The last line from Orhan Pamuk's "The Museum of Innocence."

Friday, February 4, 2022

Yukon Arctic Ultra (Marathon) Race Report

When I talk to my friends about running in the Sub-Artic in winter, their first thought is, naturally, “It must be cold!” Fahrenheit readings that begin with a minus sign cause many people to imagine themselves shivering from their eyebrows to their toes. But, from the point of view of competitors in events like the Yukon Arctic Ultra, cold is not a freezing issue, it’s a management issue. Wear the right gear, keep moving and you won’t feel cold. I spent more than seven hours in sub-zero conditions yesterday and the only time I felt cold was when I stopped at the water station at the halfway point of the marathon and when I took off my gloves (as my fingers instantly ached). Otherwise, I was toasty.



The cold affects runners in other ways. It’s a simple fact of physics that wearing extra clothing and carrying extra stuff causes you to move more slowly. Breathing is harder when the temperature is minus 10F, especially if you feel obliged to keep your nose and mouth covered, as I did for most of the day. Your muscles don’t react with the same bounce as when the weather is balmy. Add snow, both in the form of a compacted base layer and a few inches of newly fallen flakes, and progress becomes harder still. It resulted in a long day for me.

Most of my gear performed flawlessly, but I did experience a few bumps in the snowmobile-groomed trail. I kept water in a pair of plastic flasks on a belt that I wore beneath my coat. Although I initially filled them with near boiling water, it began to freeze after an hour. Refilling them at the one water stop turned into a Keystone Cops fiasco and I ran without water for the second half of my race. The gels and nutrition bar I had tucked in a pouch against my belly also froze. The gels were a total loss, but I did manage to gnaw through a frozen bar. Imagine pulling a cube steak from the freezer and consuming it immediately. My “rugged” sports camera failed during my training runs. (Alas, I have no photos from the race.) My iPod went belly-up an hour after the start.

The marathon course began on the frozen Yukon River, proceeded north for 13 miles, then turned west along the Takhini River. Both rivers are girded by rocky hills covered in pines. Cold and snow are an intrinsic part of the landscape’s beauty, which is awe-inspiring. For 10 miles during the second half of the marathon, I encountered not another soul. I love this place!

My experience in the race contrasted with the pesky funk that consumed my three prior days in Whitehorse. Staring out the window of my hotel room at the slate-gray sky dotted with frozen clouds of steam, I was tormented by self-doubt. I told myself that it was too cold, the terrain too formidable, that I was not up to it. I was sure that I would drop out midway, or, worse, require a rescue. I berated myself for coming all this way on an old fool’s errand. I whined on the phone to my wife like a spoiled schoolboy.
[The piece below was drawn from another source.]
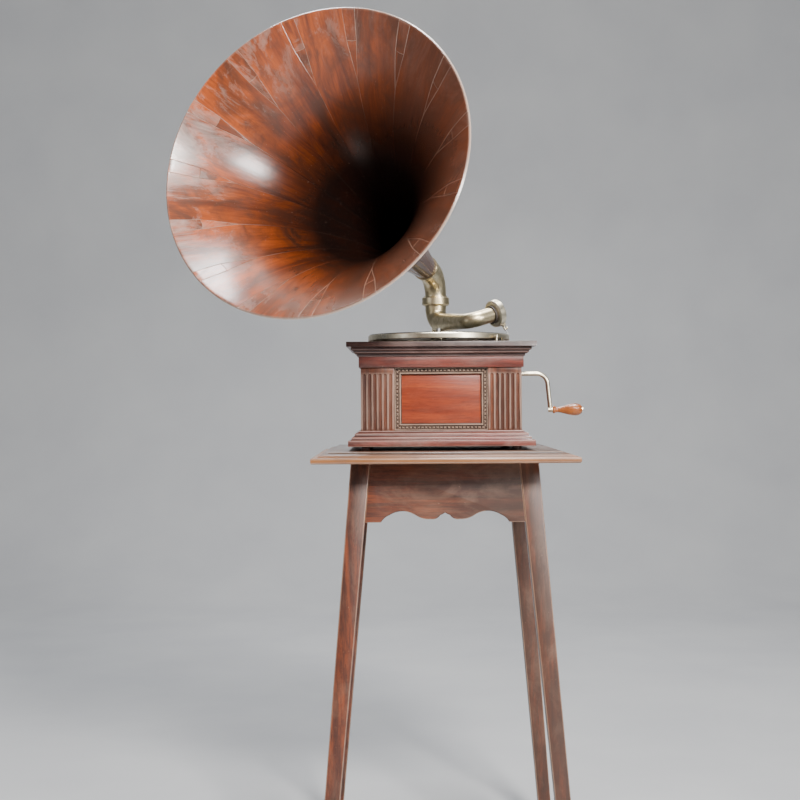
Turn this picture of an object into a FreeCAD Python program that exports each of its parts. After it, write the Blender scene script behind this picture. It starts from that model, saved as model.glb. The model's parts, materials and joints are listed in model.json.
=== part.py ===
"""Wind up table phonograph with a spear-tip wooden horn, on its splay-legged stand.

Millimetres, +Z up. The model is drawn about the point on the floor under the turntable spindle; the
front faces -Y and the crank is on the +X side. Driving sizes are cells of the Sizes sheet, and every
sub-part is an object of this document, exported to parts/ under its label.
"""
import FreeCAD, Part
import math
import os
import re

import Sketcher
from FreeCAD import Placement, Rotation, Vector
from fcgear import fcgear, involute

doc = FreeCAD.newDocument("WindUpPhonograph")
sheet = doc.addObject("Spreadsheet::Sheet", "Sizes")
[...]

In the event, the race was every bit as challenging as I feared and the going as tough as I predicted. Maybe more so. It left me bug-eyed and pushed me to the limit. But what I had failed to consider, what I underestimated and dismissed, was my will. A few hundred yards into the race, I made up my mind to see it through and never wavered.



I mention this because I believe self-doubt afflicts many people. It doesn’t only pop up when preparing to run a marathon in the Yukon. It rears its head in a hundred forms and innumerable circumstances in our daily lives. On the job, in our relationships, when we’re out and about, most of us experience moments when we feel that we’re not up to snuff, want to drop out or require a rescue. It can make life hard.



Of course, I didn’t have to travel all the way to Whitehorse to confront my negative thoughts but coming here gave me an opportunity to examine self-doubt up close, see how it operates and consider what brings it about. I found that it wasn’t the indomitable beast I imagined and discovered that it didn’t tell the whole story. I don’t think I am in any way unusual in this. I believe we all have it within us to face down paper tigers of our own creation and embrace our inner strength…and it doesn’t have to happen at 17 below.



My time: 7 hours, 40 minutes


(As my camera failed, I "borrowed" a few of the above photos from the event FB page.